The first thing you need to do is to give the people and the players hope. You need to give them the belief that there is the potential to achieve something. This idea of: We are developing. We are getting better. We are moving forward. That happens too seldom. In order to do that, I believe Leitrim and the vast majority of counties need guidance that can only come from a programme delivered by the GAA at national level designed to ensure uniform quality of coaching and support.

Distinct tiers

It was very interesting to listen to the conversations around the world athletics championships, where the correlation between funding and medals is made all the time. How does that work?

When I was in college in Liverpool around 2004, the whole talk was about London 2012. Jobs; strength and conditioning; psychologists funding, resources, development, athletes; these were the buzz words. Huge money was going into the Great Britain team in the expectation that the expertise would raise the standard across a variety of sports. And that is what happened. Investment yielded results.

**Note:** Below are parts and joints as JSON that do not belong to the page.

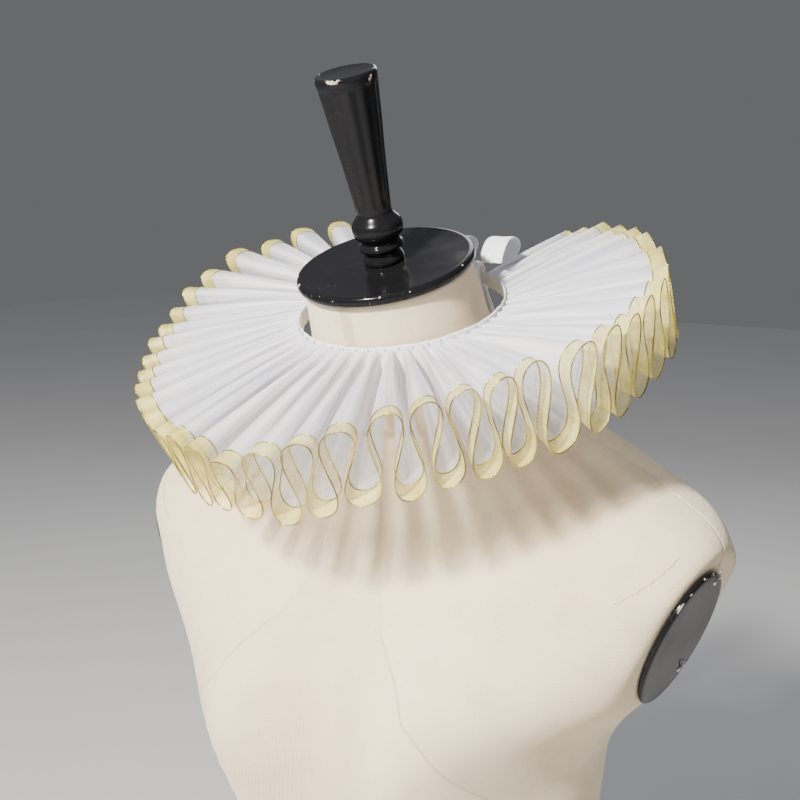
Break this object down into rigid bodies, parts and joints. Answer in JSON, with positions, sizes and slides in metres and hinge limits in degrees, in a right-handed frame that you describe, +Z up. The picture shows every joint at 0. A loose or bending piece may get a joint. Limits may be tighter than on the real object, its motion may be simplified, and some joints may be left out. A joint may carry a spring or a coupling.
{
  "type": "ruff collar on a dress form",
  "caption": "Ruff collar of sheer organza in tall figure-eight folds, edged with gold-threaded ribbon, tied round the leaning neck of a dress form.",
  "frame": {"origin": "on the underside of the base plate, below the middle of the form", "axes": "+Z up, -Y out of the front of the form, +X towards the wearer's left"},
  "size_m": [0.4208, 0.3242, 0.8163],
  "materials": {
    "organza": "sheer white organza, soft sheen",
    "ribbon": "sheer cream ribbon with a gold thread on each edge",
    "tape": "white cotton tape",
    "satin": "white satin ribbon",
    "linen": "cream linen stretched over the form",
    "lacquer": "black gloss lacquer, a little worn"
  },
  "bodies": {
    "root": {"ruff_frill": "organza", "edge_ribbon": "ribbon", "neckband": "tape", "tie_left": "satin", "tie_right": "satin", "bow_knot": "satin", "bow_loop_left": "satin", "bow_loop_right": "satin", "bow_tail_left": "satin", "bow_tail_right": "satin", "form_torso": "linen", "arm_plate_left": "lacquer", "arm_plate_right": "lacquer", "neck_cap": "lacquer", "finial": "lacquer", "base_plate": "lacquer"}
  },
  "joints": []
}
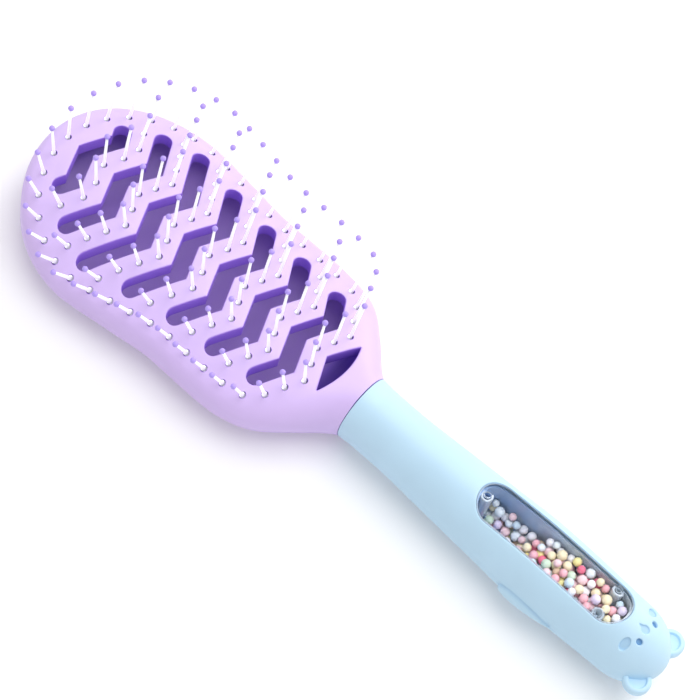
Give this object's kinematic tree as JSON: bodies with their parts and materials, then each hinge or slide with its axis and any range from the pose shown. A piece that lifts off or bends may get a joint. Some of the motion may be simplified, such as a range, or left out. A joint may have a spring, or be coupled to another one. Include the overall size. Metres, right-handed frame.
{
  "type": "hair brush",
  "caption": "Vented paddle hair brush with a violet-lavender head, ball-tipped pins and a pale blue bear-faced handle holding loose beads behind a clear window.",
  "frame": {"origin": "on the surface that the brush lies on, at the middle of its length and of its width", "axes": "+Z towards the pins, +X along the brush towards the bear's ears, +Y across the head"},
  "size_m": [0.2369, 0.0774, 0.0416],
  "materials": {
    "head_plastic": "smooth satin lavender plastic",
    "pin_nylon": "polished clear nylon",
    "handle_plastic": "smooth satin pale blue plastic",
    "capsule_clear": "clear polished acrylic",
    "bead_foam": "mixed pastel foam beads",
    "screw_steel": "plain steel"
  },
  "bodies": {
    "brush": {"head_front_shell": "head_plastic", "head_back_shell": "head_plastic", "pin_rim": "pin_nylon", "pin_row_1": "pin_nylon", "pin_row_2": "pin_nylon", "pin_row_3": "pin_nylon", "pin_row_4": "pin_nylon", "pin_row_5": "pin_nylon", "pin_row_6": "pin_nylon", "pin_row_7": "pin_nylon", "handle_front_shell": "handle_plastic", "handle_back_shell": "handle_plastic", "capsule_cup": "capsule_clear", "capsule_cover": "capsule_clear", "bead_bed": "bead_foam", "screw_front": "screw_steel", "screw_left": "screw_steel", "screw_right": "screw_steel"},
    "loose_beads": {"bead_layer": "bead_foam"}
  },
  "joints": [
    {"name": "bead_run", "type": "slide", "parent": "brush", "child": "loose_beads", "axis": [-1, 0, 0], "range_m": [0, 0.012]}
  ]
}
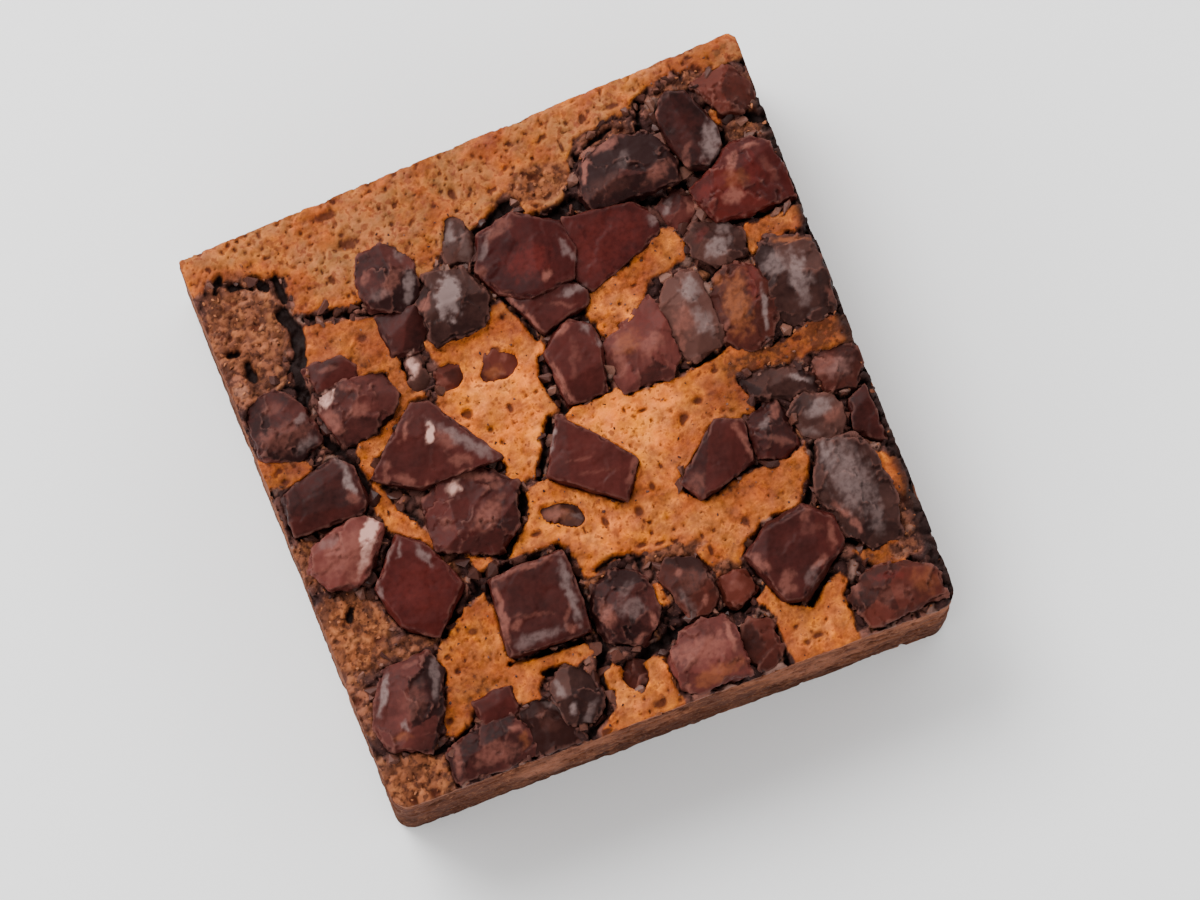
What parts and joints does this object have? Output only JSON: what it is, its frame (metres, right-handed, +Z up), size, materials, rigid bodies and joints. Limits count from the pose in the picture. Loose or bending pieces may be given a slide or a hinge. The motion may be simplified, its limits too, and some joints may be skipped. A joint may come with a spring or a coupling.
{
  "type": "fudge brownie",
  "caption": "Square fudge brownie cut from a tray, its tan crust set with broken pieces of dark chocolate that stand a little proud.",
  "frame": {"origin": "middle of the flat underside, where the brownie rests", "axes": "+X to the brownie's right and +Y to its back, along its cut sides as pictured; +Z up, through the crust"},
  "size_m": [0.077, 0.0788, 0.027],
  "materials": {
    "baked_crumb": "dry baked crust over a dense moist crumb",
    "dark_chocolate": "smooth dark chocolate, softly glossy",
    "ruddy_chocolate": "glossy reddish dark chocolate",
    "mauve_chocolate": "scuffed chocolate with a pinkish bloom",
    "grey_chocolate": "scuffed chocolate with a greyish bloom",
    "brown_chocolate": "brown chocolate dulled by crumbs"
  },
  "bodies": {
    "root": {"brownie": "baked_crumb", "chunk_01": "mauve_chocolate", "chunk_02": "dark_chocolate", "chunk_03": "grey_chocolate", "chunk_04": "grey_chocolate", "chunk_05": "ruddy_chocolate", "chunk_06": "ruddy_chocolate", "chunk_07": "dark_chocolate", "chunk_08": "dark_chocolate", "chunk_09": "mauve_chocolate", "chunk_10": "dark_chocolate", "chunk_11": "brown_chocolate", "chunk_12": "ruddy_chocolate", "chunk_13": "mauve_chocolate", "chunk_14": "grey_chocolate", "chunk_15": "mauve_chocolate", "chunk_16": "grey_chocolate", "chunk_17": "brown_chocolate", "chunk_18": "grey_chocolate", "chunk_19": "grey_chocolate", "chunk_20": "brown_chocolate", "chunk_21": "dark_chocolate", "chunk_22": "dark_chocolate", "chunk_23": "grey_chocolate", "chunk_24": "dark_chocolate", "chunk_25": "grey_chocolate", "chunk_26": "dark_chocolate", "chunk_27": "brown_chocolate", "chunk_28": "mauve_chocolate", "chunk_29": "brown_chocolate", "chunk_30": "mauve_chocolate", "chunk_31": "brown_chocolate", "chunk_32": "brown_chocolate", "chunk_33": "dark_chocolate", "chunk_34": "mauve_chocolate", "chunk_35": "mauve_chocolate", "chunk_36": "dark_chocolate", "chunk_37": "brown_chocolate", "chunk_38": "grey_chocolate", "chunk_39": "brown_chocolate", "chunk_40": "mauve_chocolate", "chunk_41": "dark_chocolate", "chunk_42": "mauve_chocolate", "chunk_43": "dark_chocolate", "chunk_44": "mauve_chocolate", "chunk_45": "dark_chocolate", "chunk_46": "dark_chocolate", "chunk_47": "ruddy_chocolate", "chunk_48": "dark_chocolate", "chunk_49": "grey_chocolate", "chunk_50": "brown_chocolate", "chunk_51": "brown_chocolate", "chunk_52": "grey_chocolate"}
  },
  "joints": []
}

The GAA, it seems to me, is run on two distinct tiers. There is the national GAA organisation. Then there are 33 affiliated but essentially independent republics called county boards. In order for the majority of the chasing counties – the other 25 or 26 counties – to improve, there has to be honesty of effort at county board level and a desire to get behind the vision for their county sides.

There needs to be an acceptance that there is a required level of preparation implemented across the country. That involves schools projects, sports science, strength and conditioning and expert coaching in all the counties. If that sounds like a professional structure imposed on an amateur ethos, well, let’s stop kidding ourselves. That is happening anyway. Let’s be honest about it.

It is only in the weak counties or, to be more accurate, the underfunded counties that don’t get that standard of training. There is a right way to develop the best young players in any county. Dublin know this. The teenager in Leitrim needs and deserves the same strength and conditioning and dietary advice and coaching as the kid in Dublin or Kerry. They need to be shown how to improve their skills by coaches who have the background and knowledge.

There are people who play golf all their lives and never really improve. Why is that? Because they aren’t being developed and because they keep doing the same things wrong. That liability is there all the time when the expertise is not applied. So if you want a kid to be the best he or she can be, then give them the best support to achieve that.

The gap won’t close on its own.

So who is going to instigate the change? There has to be an intervention at centralised GAA level to ensure that the standards rise at a national level. And maybe the response to this is that every county has dedicated football coaches as it stands. That’s fine and I am sure they are doing terrific work. But there is no balance across all counties. I would suggest that this is not a high performance structure or culture.

Tyrone, for example, is a different kettle of fish. They have their own independent coaching culture. They have just won the inaugural U-17 All-Ireland title. That’s no surprise. They are a good example of a county that has not gone away because they have raised internal standards.

County boards

It was under Pat Gilroy’s watch that Dublin began to run the senior team as a business. How do other counties replicate that? The obvious answer is: we can’t. We don’t have the numbers or the resources.

I feel that there almost has to be an acceptance at central level that the county boards do have not the capacity and in many cases the will to change this sense of resignation. I feel this is a big part of the problem. It is staring us in the face.

In many cases, county board officers are trying their best. There are good people working hard and struggling just to keep the show running at club and under age level. I understand that. They don’t have the time to launch themselves into it.

What Dublin did over the past seven or eight years simply proves that this type of process – heavily-funded orchestrated coaching – works and yields results. That should be viewed as a positive. That should encourage the GAA to start investing in the other counties so that the vast majority don’t feel as if they are there to make up the numbers.

My sense is that a lot of universities are at a higher standard of support processes than a lot of senior county set-ups. They have the facilities, the players are on campus, they have the sports science expertise, they have coaches at hand. They are getting the best of everything. But the colleges’ competition is not one which attracts mass interest and passion.

That’s the All-Ireland. It goes back to hope and emotional attachment. We can’t have a situation where the majority of the counties just feel that being competitive is almost an impossible task and a lost cause. To me, that makes no sense.

I, for one, don’t believe that any cause is lost. Dublin are the barometer. Go chase them. It is not an easy proposition and would take a huge injection of energy and belief allied to a clear vision and the help of the GAA.

The Dublin machine is moving very smoothly at the minute. But that’s because there are people in the city working hard to ensure that’s the case. It is all streamlined. They are winning the battle every day on the ground.

Gaining ground won’t happen overnight. But it doesn’t have to. If there is a will to change the prevailing circumstances and a desire to improve rather than to simply exist, then the playing field can become more even.

And in ten years’ time, Dublin will still have the advantage of population over counties like Leitrim. But if it can at least be said that those notional eight-year-olds have had the same chance to learn and excel at the game, then they will respond to that and I believe the results in many counties could be revolutionary and exciting.